A tela dos irmãos Nain, de 1638, apresenta a Sagrada Família e o menino na manjedoura de acordo com um estilo clássico, com figuras bem moduladas, porém carregadas de um ar singelo. Destaca-se a presença de dois anjos ao lado do menino. Na frente, temos um pastor, caracterizado por seu cajado e pelo boi que o acompanha; ambos adoram a criança. Esse personagem utiliza trajes rústicos e se parece mais com um pastor da Antiguidade do que com um campônio francês. Ao lado do animal, uma pastora em trajes mais contemporâneos se debruça para olhar Jesus; ao seu lado, há um menino que parece distraído, olhando algo fora da cena central. Temos ainda a presença do burrinho, personagem característico da narrativa bíblica.

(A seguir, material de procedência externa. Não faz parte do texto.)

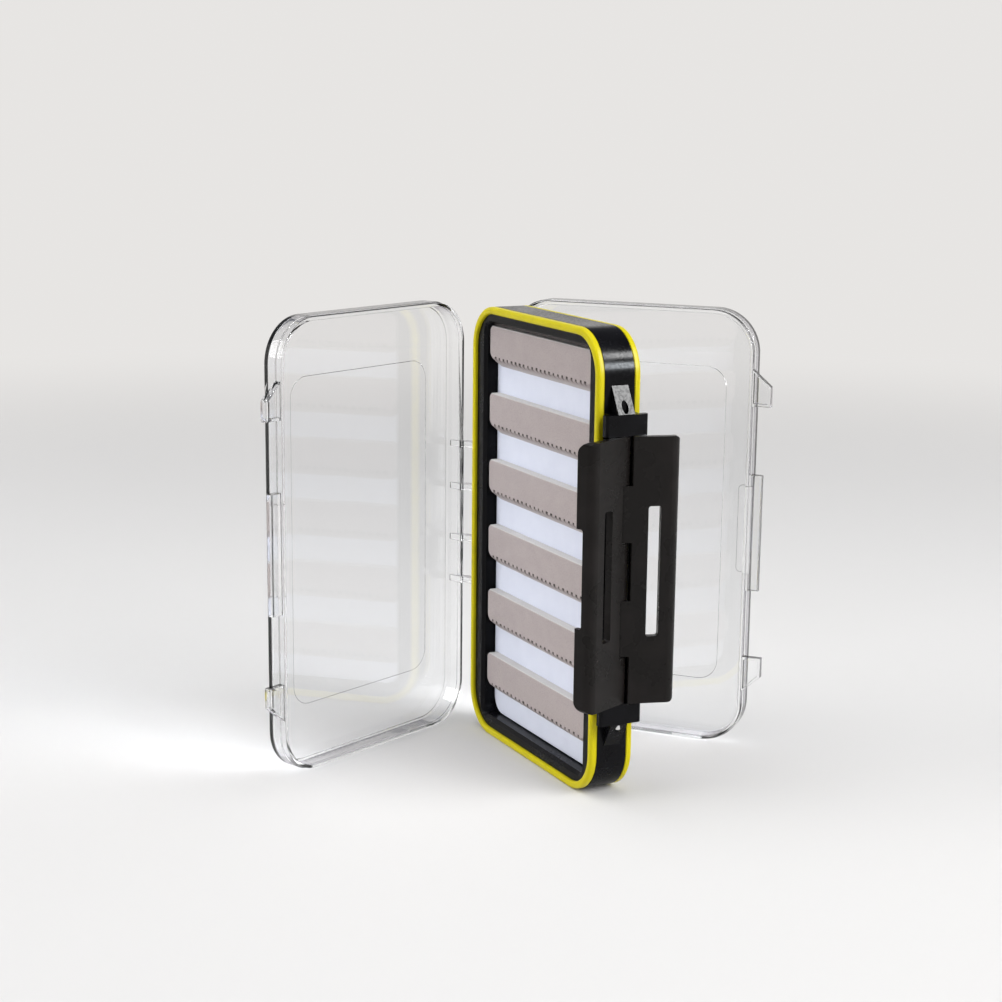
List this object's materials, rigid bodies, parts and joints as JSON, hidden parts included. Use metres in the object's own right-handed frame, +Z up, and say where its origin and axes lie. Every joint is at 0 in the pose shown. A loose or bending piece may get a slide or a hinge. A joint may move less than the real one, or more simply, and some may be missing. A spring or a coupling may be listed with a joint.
{
  "type": "fly box",
  "caption": "Double-sided fishing fly box: slit-foam frame with sealing gaskets, clear hinged lids on both faces and hinged latch flaps, shown standing open.",
  "frame": {"origin": "middle of the flat bottom end of the body frame, where the box stands", "axes": "+Z up along the frame's height; +X across the width, from the lid hinges to the latches; +Y through the thickness, from the front face to the rear face"},
  "size_m": [0.114, 0.167, 0.1508],
  "materials": {
    "frame_plastic": "glossy black ABS",
    "gasket_rubber": "matt yellow",
    "sheet_foam": "white closed-cell foam, felt-like",
    "strip_foam": "warm grey closed-cell foam with slits",
    "clear_plastic": "clear polycarbonate",
    "latch_plastic": "satin black",
    "pin_steel": "plain steel"
  },
  "bodies": {
    "body": {"body_frame": "frame_plastic", "gasket_front": "gasket_rubber", "gasket_rear": "gasket_rubber", "foam_sheet_front": "sheet_foam", "foam_sheet_rear": "sheet_foam", "foam_strip_front_1": "strip_foam", "foam_strip_front_2": "strip_foam", "foam_strip_front_3": "strip_foam", "foam_strip_front_4": "strip_foam", "foam_strip_front_5": "strip_foam", "foam_strip_front_6": "strip_foam", "foam_strip_rear_1": "strip_foam", "foam_strip_rear_2": "strip_foam", "foam_strip_rear_3": "strip_foam", "foam_strip_rear_4": "strip_foam", "foam_strip_rear_5": "strip_foam", "foam_strip_rear_6": "strip_foam", "latch_pin": "pin_steel", "hinge_pin_front_upper": "pin_steel", "hinge_pin_front_lower": "pin_steel", "hinge_pin_rear_upper": "pin_steel", "hinge_pin_rear_lower": "pin_steel"},
    "lid_front": {"lid_front": "clear_plastic"},
    "lid_rear": {"lid_rear": "clear_plastic"},
    "latch_front": {"latch_front": "latch_plastic"},
    "latch_rear": {"latch_rear": "latch_plastic"}
  },
  "joints": [
    {"name": "lid_front_hinge", "type": "hinge", "parent": "body", "child": "lid_front", "pos_m": [-0.0475, -0.0028, 0.075], "axis": [0, 0, -1], "range_deg": [-66.1, 43.9]},
    {"name": "lid_rear_hinge", "type": "hinge", "parent": "body", "child": "lid_rear", "pos_m": [-0.0475, 0.0028, 0.075], "axis": [0, 0, 1], "range_deg": [-40.6, 69.4]},
    {"name": "latch_front_hinge", "type": "hinge", "parent": "body", "child": "latch_front", "pos_m": [0.048, 0, 0.075], "axis": [0, 0, 1], "range_deg": [-24.5, 25.5]},
    {"name": "latch_rear_hinge", "type": "hinge", "parent": "body", "child": "latch_rear", "pos_m": [0.048, 0, 0.075], "axis": [0, 0, -1], "range_deg": [-17, 28]}
  ]
}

Outro fator que chama muito a atenção é o entorno da cena. O estábulo da narrativa bíblica foi transformado em uma espécie de construção romana com colunas e uma arcada. Do lado de fora, vemos as ruínas de um templo com colunas gregas e, ao fundo, uma paisagem campestre. O quadro nos dá a impressão de que a cena aconteceu ao ar livre. A preocupação com o céu e a paisagem de fundo é um traço característico da arte do século XVII, época em que a representação paisagística se tornou um gênero específico de pintura. Embora os irmãos Nain utilizassem a mesma assinatura em suas telas, o artista mais destacado entre eles era Louis ? cuja principal preocupação era, precisamente, a criação de paisagens de fundo, nem sempre baseadas em paisagens reais. Embora procurasse emular a luz natural, seus fundos eram povoados com imagens idealizadas de camponeses. De toda forma, aos olhos de hoje, a cena parece bastante convencional: de fato, ela foi pensada para estimular a devoção de pessoas simples. Das diferentes matizes religiosas encontradas na França do século XVII, os Le Nain seguiam a mais popular; era entre o público mais modesto que eles encontravam seus clientes.
A terra de Georges La Tour é completamente diferente. A cena se desenrola em um lugar fechado e escuro, iluminado unicamente pela chama de uma vela. A atenção está centrada nos personagens, que apresentam rostos e expressões faciais peculiares. A cena é composta através de um intrincado jogo de luz e sombras, utilizando a famosa técnica do claro-escuro. A criança aparece enfaixada à maneira do século XVII, e as vestes dos pastores seguem um estilo da época.
Georges de La Tour foi um pintor que alcançou notoriedade ainda em vida, chegando mesmo a ser pintor do rei. Sua obra demonstra afinidade com a mística religiosa na vertente franciscana. Proveniente da cidade de Lorena, no interior da França, ele não realizou viagens de estudos para outros centros europeus ? atitude que se tornaria comum na segunda metade do século XVII. Sua obra é recorrentemente comparada com a do italiano Caravaggio. Aliás, existiu uma corrente internacional conhecida como “caravaggismo”, que se difundiu por toda Europa durante a primeira metade do século XVII. Os pintores que seguiam essa tendência, como La Tour, usavam procedimentos técnicos de pintura marcados pelo uso de luzes contrastantes e do claro-escuro. Além disso, manifestavam uma atitude peculiar frente aos temas sagrados.
A produção artística de La Tour é marcada pela questão do “luminismo”: as cenas, preferencialmente noturnas, parecem iluminadas unicamente pela luz da uma vela, que normalmente está representada no quadro. As figuras são moduladas por essa luz difusa e algo irreal ? o olhar cuidadoso torna evidente que tais cenas não poderiam ser delineadas pelo clarão exíguo de uma única chama. No quadro “Adoração dos Pastores”, cabe a José segurar a dita vela, mas podemos notar uma luz teatral que ilumina o menino na manjedoura.
Ao comparar as duas telas homônimas, produzidas no mesmo local e na mesma época, torna-se claro que não podemos impor um rótulo absoluto à arte de um período sem cair no artificialismo. Embebidos da mística religiosa de seu tempo, cada um dos artistas apresentou, através de suas técnicas favoritas, a mesma cena sob ângulos diversos. Assim como, atualmente, cada um de nós pode vivenciar sua fé ou sua descrença de maneira muito particular, esses artistas, mesmo inseridos nominalmente num mesmo grupo, expressavam suas inclinações espirituais por diferentes caminhos de luz e sombra.